**What you should do:**
Copy nothing but the lines below running from the line containing "The OpenSCAD and" through the line containing "CUT_EDGE = 0.6", both end lines included.
[Begin Material provided]
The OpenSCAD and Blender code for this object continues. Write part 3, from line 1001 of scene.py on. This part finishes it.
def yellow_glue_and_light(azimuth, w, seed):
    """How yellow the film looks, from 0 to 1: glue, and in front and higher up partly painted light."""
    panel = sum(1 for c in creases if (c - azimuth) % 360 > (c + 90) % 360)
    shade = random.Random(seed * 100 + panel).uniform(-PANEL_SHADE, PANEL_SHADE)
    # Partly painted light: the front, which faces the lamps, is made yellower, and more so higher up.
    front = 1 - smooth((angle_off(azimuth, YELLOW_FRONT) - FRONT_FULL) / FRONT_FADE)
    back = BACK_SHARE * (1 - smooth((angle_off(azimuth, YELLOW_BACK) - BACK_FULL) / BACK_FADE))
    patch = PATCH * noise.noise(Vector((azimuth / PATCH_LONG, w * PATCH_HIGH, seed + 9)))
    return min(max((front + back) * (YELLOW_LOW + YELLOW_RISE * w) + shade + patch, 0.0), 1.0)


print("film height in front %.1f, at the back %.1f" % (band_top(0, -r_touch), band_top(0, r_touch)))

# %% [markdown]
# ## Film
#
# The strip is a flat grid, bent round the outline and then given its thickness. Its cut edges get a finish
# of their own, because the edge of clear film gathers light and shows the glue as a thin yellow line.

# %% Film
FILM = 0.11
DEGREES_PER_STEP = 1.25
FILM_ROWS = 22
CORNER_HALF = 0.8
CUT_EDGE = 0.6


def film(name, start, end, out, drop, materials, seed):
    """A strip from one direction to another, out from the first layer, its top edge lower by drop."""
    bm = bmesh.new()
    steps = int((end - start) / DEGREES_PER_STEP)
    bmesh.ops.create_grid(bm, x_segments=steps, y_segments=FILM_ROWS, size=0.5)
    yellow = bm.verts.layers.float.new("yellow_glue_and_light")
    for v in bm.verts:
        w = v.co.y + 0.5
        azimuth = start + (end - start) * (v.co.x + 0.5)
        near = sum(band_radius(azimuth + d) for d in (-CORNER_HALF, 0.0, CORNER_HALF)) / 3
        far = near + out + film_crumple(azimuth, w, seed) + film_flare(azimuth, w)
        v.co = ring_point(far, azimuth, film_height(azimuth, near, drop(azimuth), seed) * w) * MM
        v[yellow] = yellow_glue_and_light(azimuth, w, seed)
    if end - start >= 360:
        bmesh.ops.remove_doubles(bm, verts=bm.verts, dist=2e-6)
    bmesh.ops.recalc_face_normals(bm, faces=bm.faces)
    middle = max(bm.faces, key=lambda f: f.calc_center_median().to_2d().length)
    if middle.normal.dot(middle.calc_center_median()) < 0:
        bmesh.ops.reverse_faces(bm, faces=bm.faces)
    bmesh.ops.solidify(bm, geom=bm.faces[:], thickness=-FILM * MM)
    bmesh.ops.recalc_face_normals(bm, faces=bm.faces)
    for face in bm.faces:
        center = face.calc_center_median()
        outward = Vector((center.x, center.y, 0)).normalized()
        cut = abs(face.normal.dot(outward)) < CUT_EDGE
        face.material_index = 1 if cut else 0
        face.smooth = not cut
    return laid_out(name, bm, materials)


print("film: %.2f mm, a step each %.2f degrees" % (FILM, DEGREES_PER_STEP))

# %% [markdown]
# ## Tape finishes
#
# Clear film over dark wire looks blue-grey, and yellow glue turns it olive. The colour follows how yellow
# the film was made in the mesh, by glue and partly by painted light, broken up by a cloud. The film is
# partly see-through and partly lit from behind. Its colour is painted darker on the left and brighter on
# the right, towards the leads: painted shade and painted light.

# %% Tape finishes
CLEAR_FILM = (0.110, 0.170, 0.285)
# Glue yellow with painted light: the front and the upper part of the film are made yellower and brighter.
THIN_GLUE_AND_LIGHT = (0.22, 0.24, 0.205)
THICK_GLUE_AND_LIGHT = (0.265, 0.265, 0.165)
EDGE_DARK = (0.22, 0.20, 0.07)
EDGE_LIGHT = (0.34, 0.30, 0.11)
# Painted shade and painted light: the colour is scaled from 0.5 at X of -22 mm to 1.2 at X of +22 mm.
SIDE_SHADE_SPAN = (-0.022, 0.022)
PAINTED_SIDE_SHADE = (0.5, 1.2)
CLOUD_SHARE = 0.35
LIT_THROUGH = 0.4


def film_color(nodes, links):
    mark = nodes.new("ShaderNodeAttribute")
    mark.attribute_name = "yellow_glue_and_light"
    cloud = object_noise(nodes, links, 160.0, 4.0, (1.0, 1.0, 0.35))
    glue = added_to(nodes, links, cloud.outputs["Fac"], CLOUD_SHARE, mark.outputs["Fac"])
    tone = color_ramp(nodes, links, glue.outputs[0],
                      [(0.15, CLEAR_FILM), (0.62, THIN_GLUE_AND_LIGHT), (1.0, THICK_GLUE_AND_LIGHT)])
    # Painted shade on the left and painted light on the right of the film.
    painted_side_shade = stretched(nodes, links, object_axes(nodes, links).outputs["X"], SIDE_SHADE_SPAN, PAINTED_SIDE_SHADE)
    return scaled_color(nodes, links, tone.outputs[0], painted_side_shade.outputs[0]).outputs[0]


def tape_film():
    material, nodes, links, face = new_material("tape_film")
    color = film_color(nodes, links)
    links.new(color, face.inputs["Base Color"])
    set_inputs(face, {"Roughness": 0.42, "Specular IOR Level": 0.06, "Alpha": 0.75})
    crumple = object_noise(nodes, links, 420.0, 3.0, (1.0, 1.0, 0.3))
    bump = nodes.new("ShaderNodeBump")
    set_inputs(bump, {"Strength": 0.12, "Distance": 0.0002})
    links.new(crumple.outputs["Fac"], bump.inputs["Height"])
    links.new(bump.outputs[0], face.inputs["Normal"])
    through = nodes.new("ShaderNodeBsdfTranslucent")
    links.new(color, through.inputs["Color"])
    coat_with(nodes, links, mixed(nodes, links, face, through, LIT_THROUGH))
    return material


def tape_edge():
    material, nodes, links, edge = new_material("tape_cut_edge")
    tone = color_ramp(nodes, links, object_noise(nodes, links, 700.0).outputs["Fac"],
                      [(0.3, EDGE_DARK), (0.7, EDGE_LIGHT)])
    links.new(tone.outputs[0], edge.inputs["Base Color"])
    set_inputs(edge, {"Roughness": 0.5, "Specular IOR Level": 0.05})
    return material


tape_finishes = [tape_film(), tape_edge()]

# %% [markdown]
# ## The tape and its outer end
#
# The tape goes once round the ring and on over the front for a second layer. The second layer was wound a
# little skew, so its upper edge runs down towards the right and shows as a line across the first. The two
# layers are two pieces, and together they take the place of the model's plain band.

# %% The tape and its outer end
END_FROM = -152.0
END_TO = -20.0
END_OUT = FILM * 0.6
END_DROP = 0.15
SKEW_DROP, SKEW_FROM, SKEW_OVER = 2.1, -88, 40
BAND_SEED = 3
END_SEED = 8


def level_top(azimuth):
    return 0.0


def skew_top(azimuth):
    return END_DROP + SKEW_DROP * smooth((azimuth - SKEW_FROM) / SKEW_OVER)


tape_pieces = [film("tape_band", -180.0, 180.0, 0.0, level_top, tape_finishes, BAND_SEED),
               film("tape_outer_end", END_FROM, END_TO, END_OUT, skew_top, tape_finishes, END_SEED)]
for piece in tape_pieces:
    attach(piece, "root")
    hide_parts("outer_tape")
[End Material provided]
[Begin Material provided]
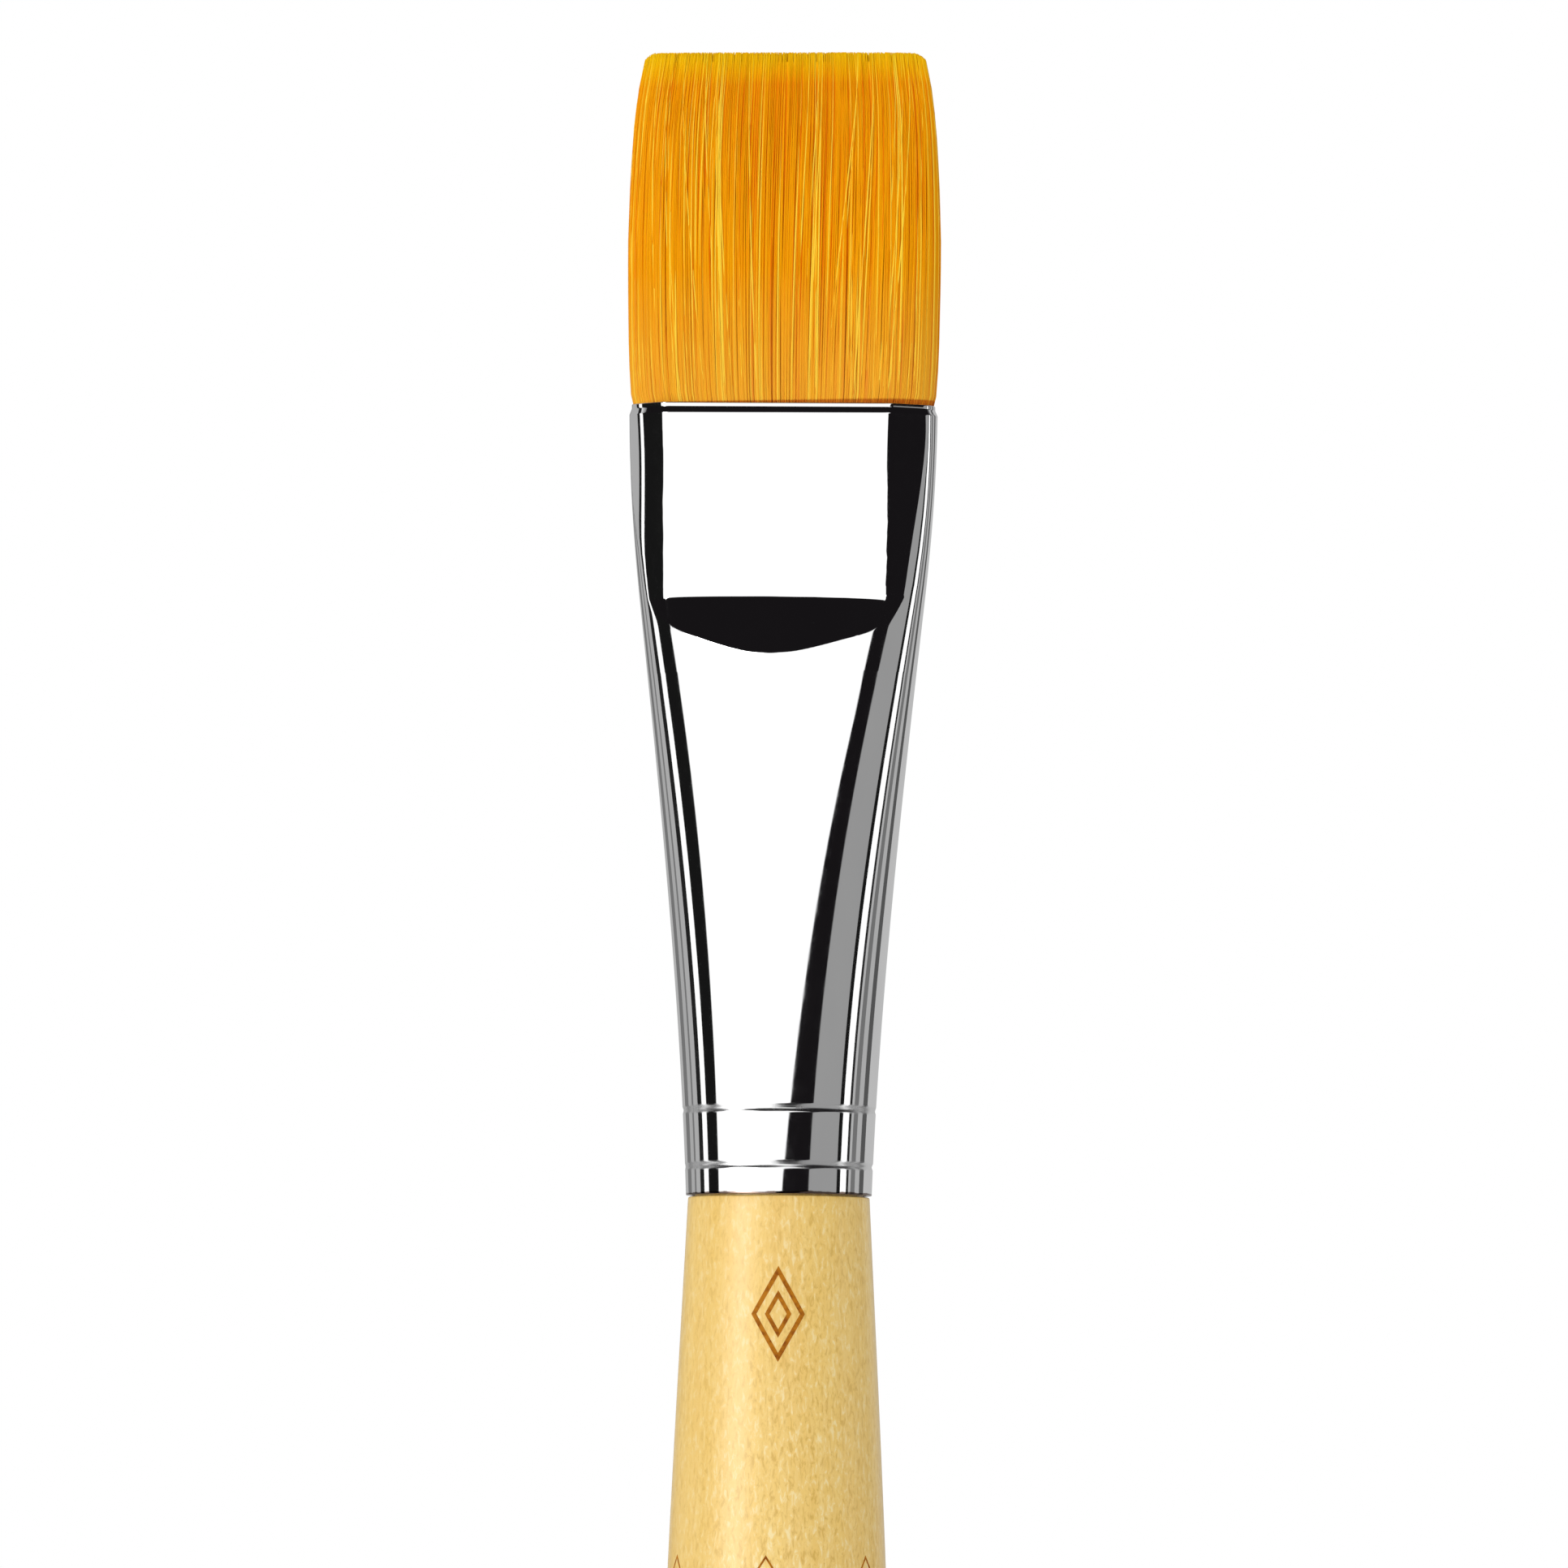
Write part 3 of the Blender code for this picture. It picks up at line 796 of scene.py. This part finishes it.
[End Material provided]
[Begin Material provided]
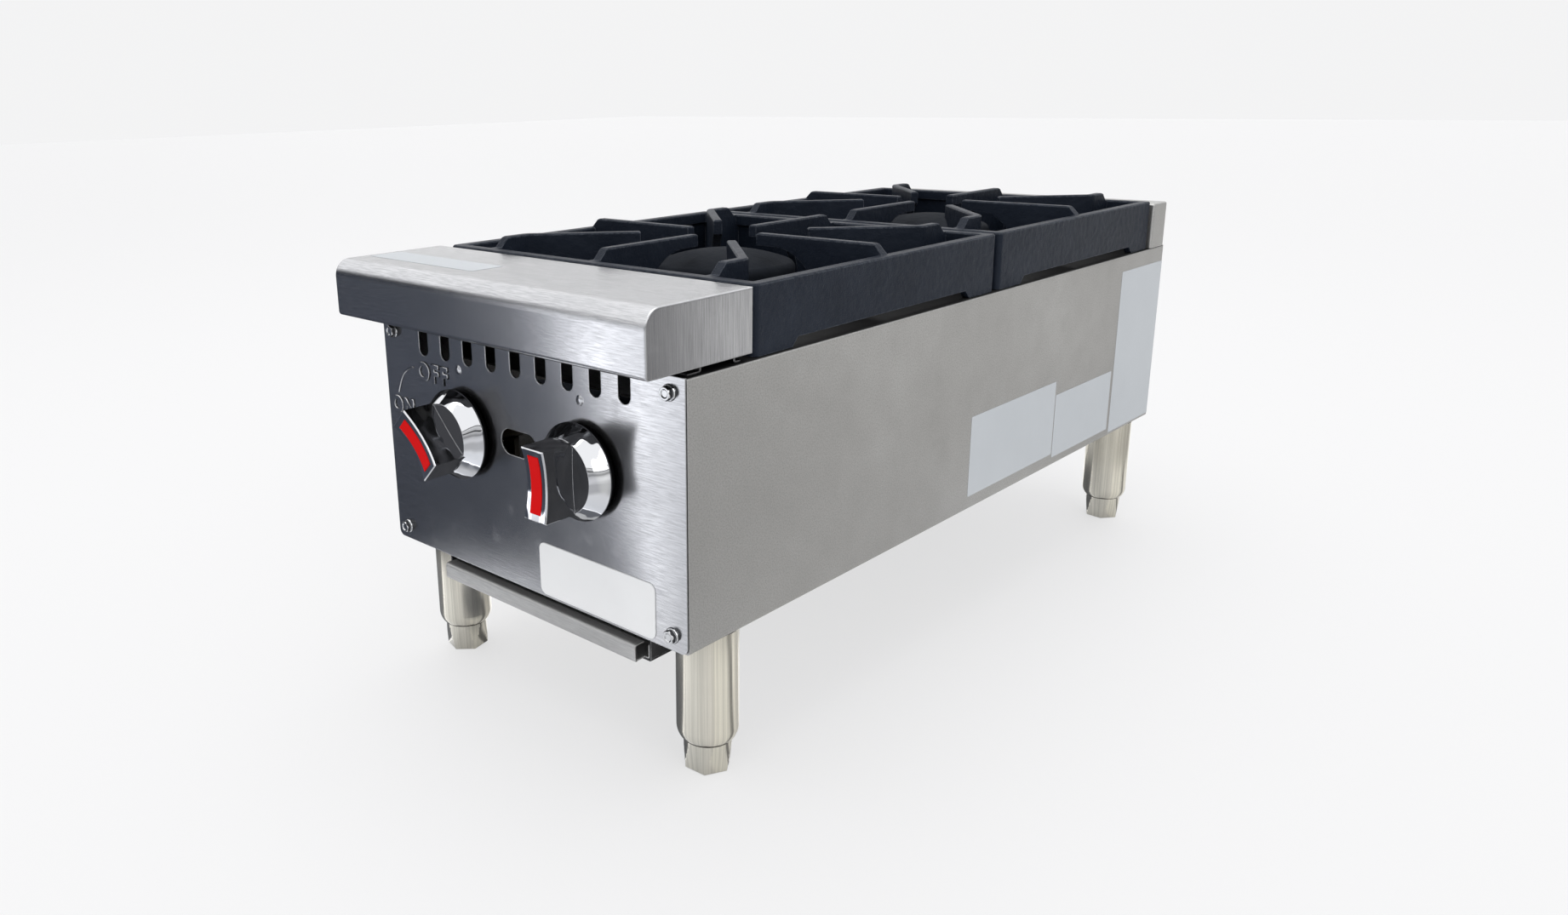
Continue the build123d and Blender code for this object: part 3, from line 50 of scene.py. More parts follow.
[End Material provided]
**Written solution:**
The OpenSCAD and Blender code for this object continues. Write part 3, from line 1001 of scene.py on. This part finishes it.
def yellow_glue_and_light(azimuth, w, seed):
    """How yellow the film looks, from 0 to 1: glue, and in front and higher up partly painted light."""
    panel = sum(1 for c in creases if (c - azimuth) % 360 > (c + 90) % 360)
    shade = random.Random(seed * 100 + panel).uniform(-PANEL_SHADE, PANEL_SHADE)
    # Partly painted light: the front, which faces the lamps, is made yellower, and more so higher up.
    front = 1 - smooth((angle_off(azimuth, YELLOW_FRONT) - FRONT_FULL) / FRONT_FADE)
    back = BACK_SHARE * (1 - smooth((angle_off(azimuth, YELLOW_BACK) - BACK_FULL) / BACK_FADE))
    patch = PATCH * noise.noise(Vector((azimuth / PATCH_LONG, w * PATCH_HIGH, seed + 9)))
    return min(max((front + back) * (YELLOW_LOW + YELLOW_RISE * w) + shade + patch, 0.0), 1.0)


print("film height in front %.1f, at the back %.1f" % (band_top(0, -r_touch), band_top(0, r_touch)))

# %% [markdown]
# ## Film
#
# The strip is a flat grid, bent round the outline and then given its thickness. Its cut edges get a finish
# of their own, because the edge of clear film gathers light and shows the glue as a thin yellow line.

# %% Film
FILM = 0.11
DEGREES_PER_STEP = 1.25
FILM_ROWS = 22
CORNER_HALF = 0.8
CUT_EDGE = 0.6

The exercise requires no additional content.